The Originals by Dave Gibbons: Wasn’t actually terribly original, though I think that’s the point. Vaguely futuristic world, vaguely 80s coming-of-age story, full of sound and fury and signifying nothing.

Black Orchid by Neil Gaiman: Surprisingly “meh” for Gaiman, mostly because it follows a lot of the same themes that Moore did better in Swamp Thing. The one noteworthy bit: The plant-hybrid-developing scientists who created the Orchid were college friends of Poison Ivy, the Floronic Man, and Swamp Thing, all of whom obviously later developed ways to turn themselves into plant-monsters. It seems to me that one of them hit upon the critical idea necessary for turning people into plant-monsters at that point and shared it, and they all took it in slightly different directions; which I find a pleasant and realistic alternative to them all spontaneously figuring it out separately within a year or two of each other when no one has before or since.

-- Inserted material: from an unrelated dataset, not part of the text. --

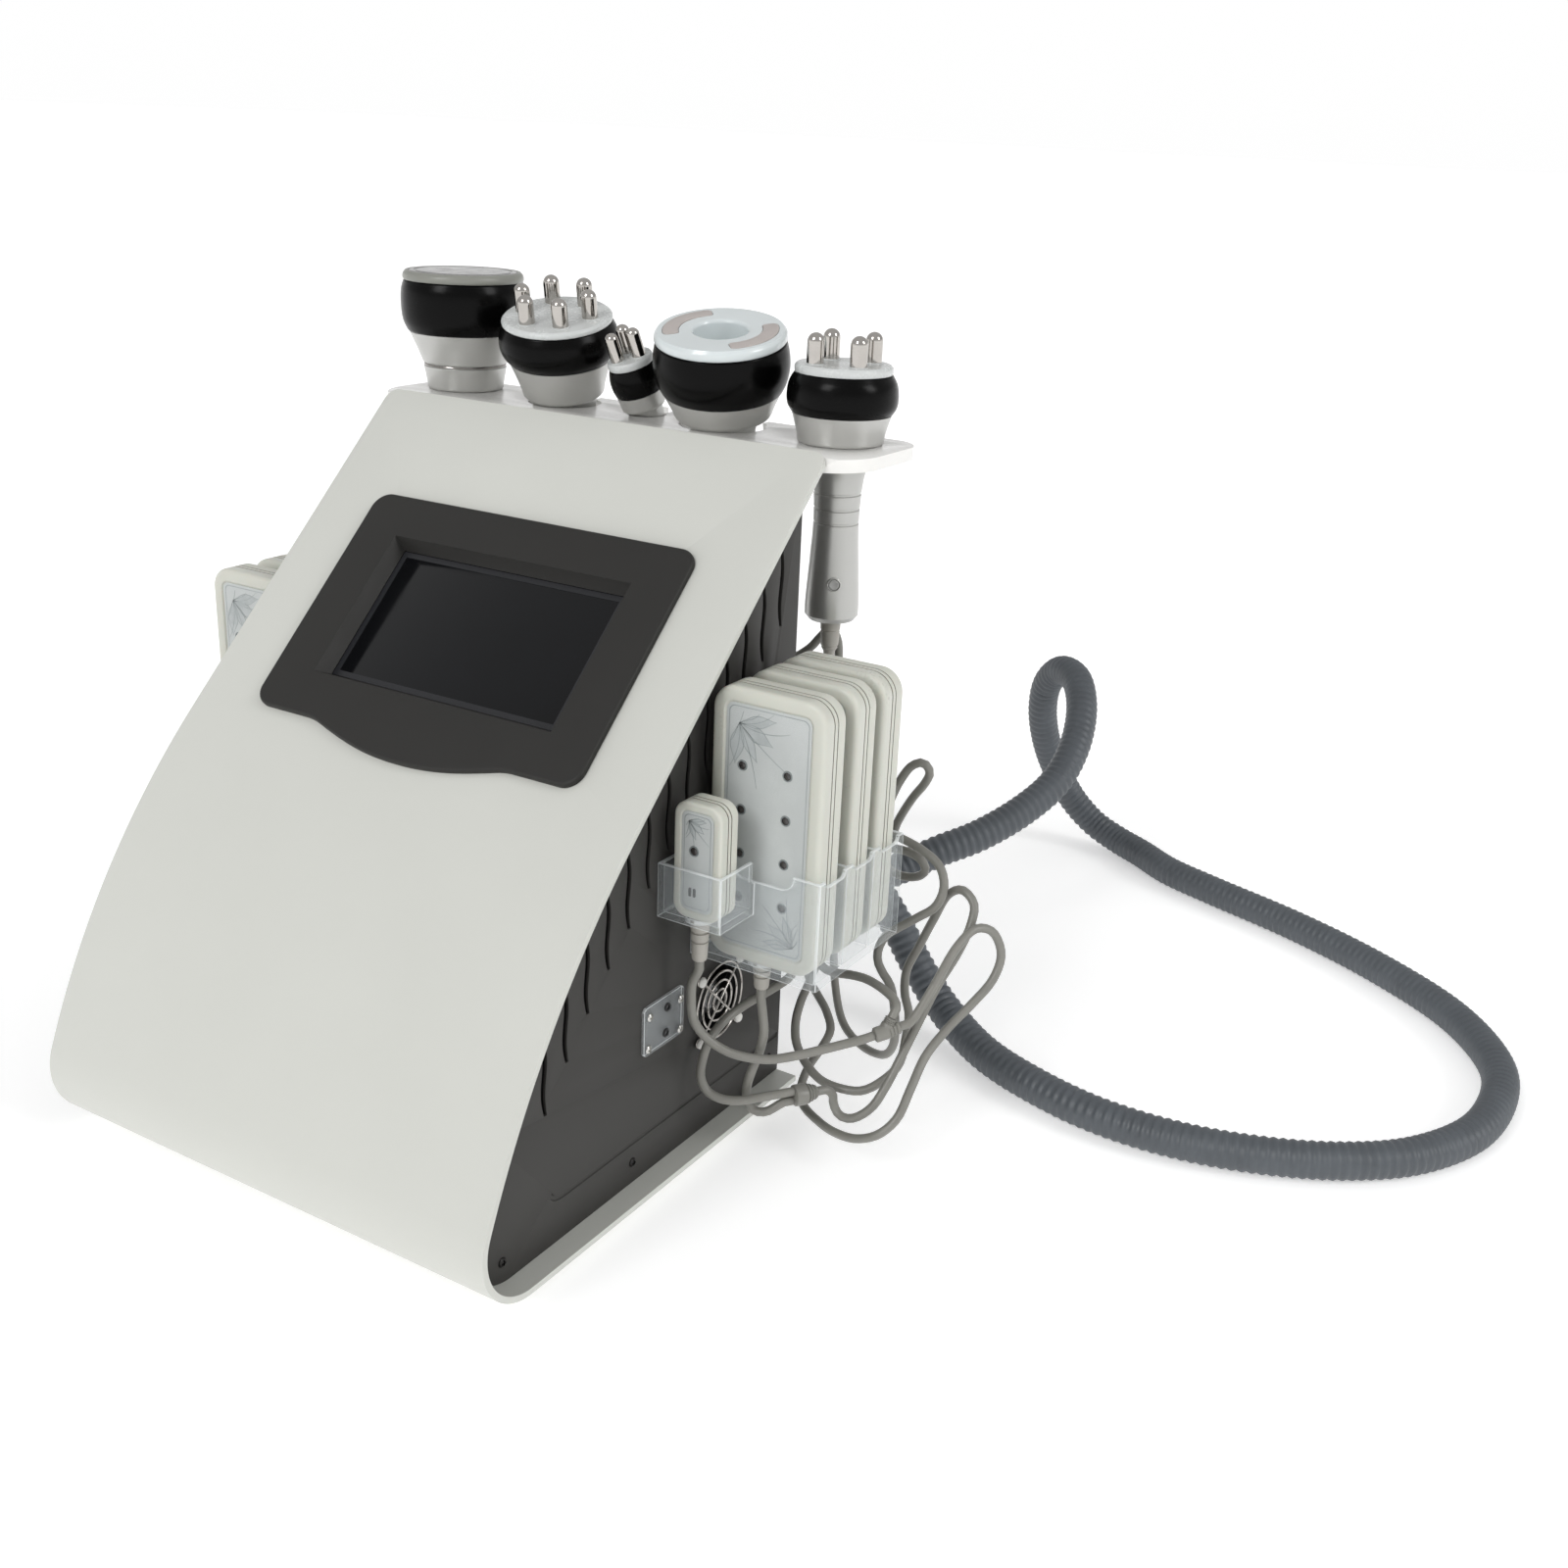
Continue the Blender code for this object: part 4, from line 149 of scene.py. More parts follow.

The Witching Hour by Jeph Loeb: A little disjointed, makes you think a little, simultaneously a love song to Wicca and a gross misrepresentation of its history. I think I liked it, but I also think you need to read it twice to really get all the bits.

(Anonymous) 2009-08-19 11:02 pm (UTC)(link)
We like Frank Miller for many reasons, not the least of which is that he and Lynn bought you the original Voltran from FAO Schwarz. (And I'm still not sorry that I let you play with it so much that it broke. I will stand by that decision; toys are for enjoying, not hoarding to sell on ebay in 20 years.)